Our job is to see where the three-steps-forward texts are heading – invariably that’s toward mercy, forgiveness, inclusion, non-violence, and trust, which gives us the ability to recognise and understand the two-steps-backward texts – which are usually about vengeance, divine pettiness, law over grace, form over substance, and technique over relationship.
For me those “violent vengeance” bits are what put me off reading those old prophets.
Maybe you feel like that too?
But over time and with re-reading and study, Rohr says we’ll begin to see the central insight which arranges the parts into a single whole.
The lived experience of God’s love is an experience of grace, overwhelming beauty, and unbelievable mercy. It is a gift of forgiveness, approval, and acceptance. To live in that love means to live in grace, to be gracious and merciful to others. It means extending to others forgiveness and approval and acceptance.

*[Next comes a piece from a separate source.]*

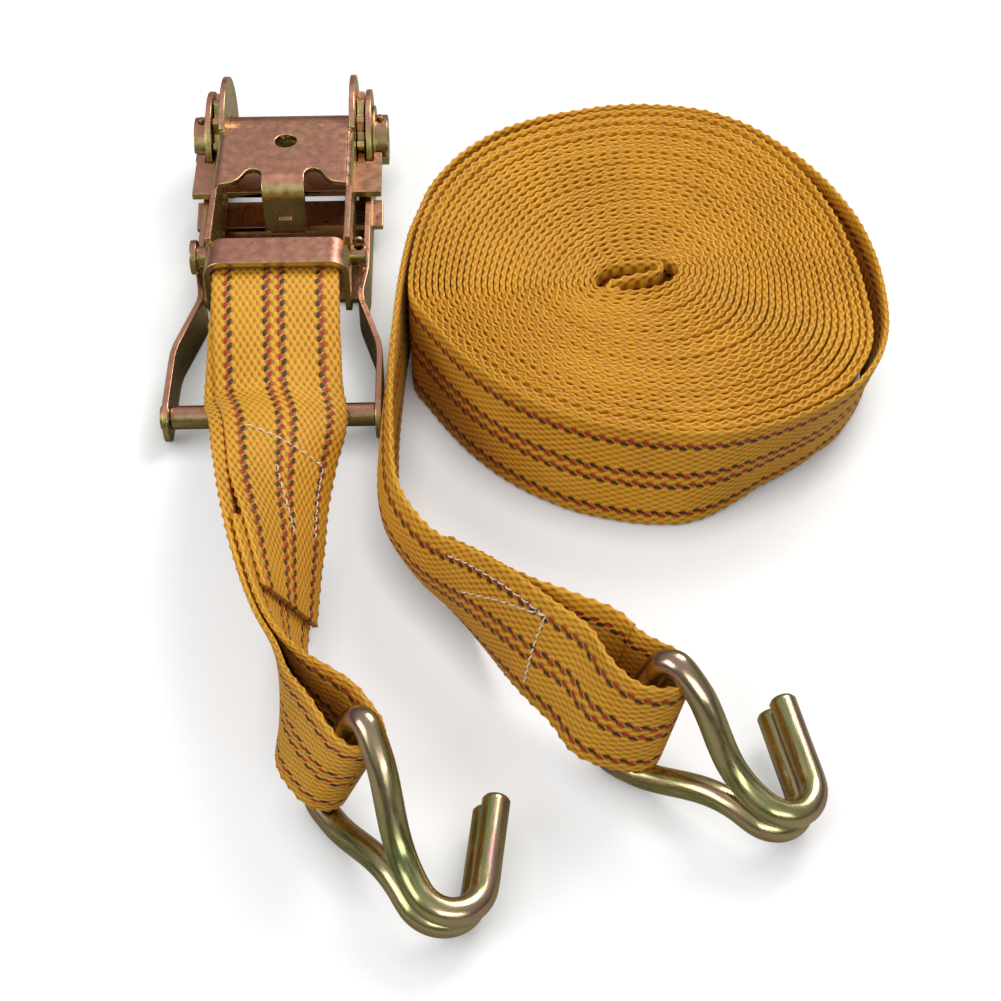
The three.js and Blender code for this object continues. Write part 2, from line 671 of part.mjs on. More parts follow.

As Jesus said (at another time), it even means loving our enemies.
The prophets stood in the heart of that experience.
I can certainly see that three steps forward and two back also applies for us in our lives today. We move forward in our understanding and even in our intentions but not always in the living it out.
The important thing is to be self aware, to be willing to see another point of view and never lose hope in the restoring power of God’s love.
In our own time and place, on justice issues for the marginalised we do face challenges to consider different ways forward … how to welcome any and all wishing to be included fully at the table of life.
Just ahead we are about to elect people to form a government to lead this country. I think there’s going to be a lot of voices of discontent and even disruption, but let’s hope not a hardening of hearts and minds.
Plenty to weigh up as we try and bring the values instilled in us in response to God’s love, to our decision making and practice of life.
As that other prophet Micah proclaims, “He has told you, o mortal, what is good. Do justice, love kindness and walk humbly with our God.”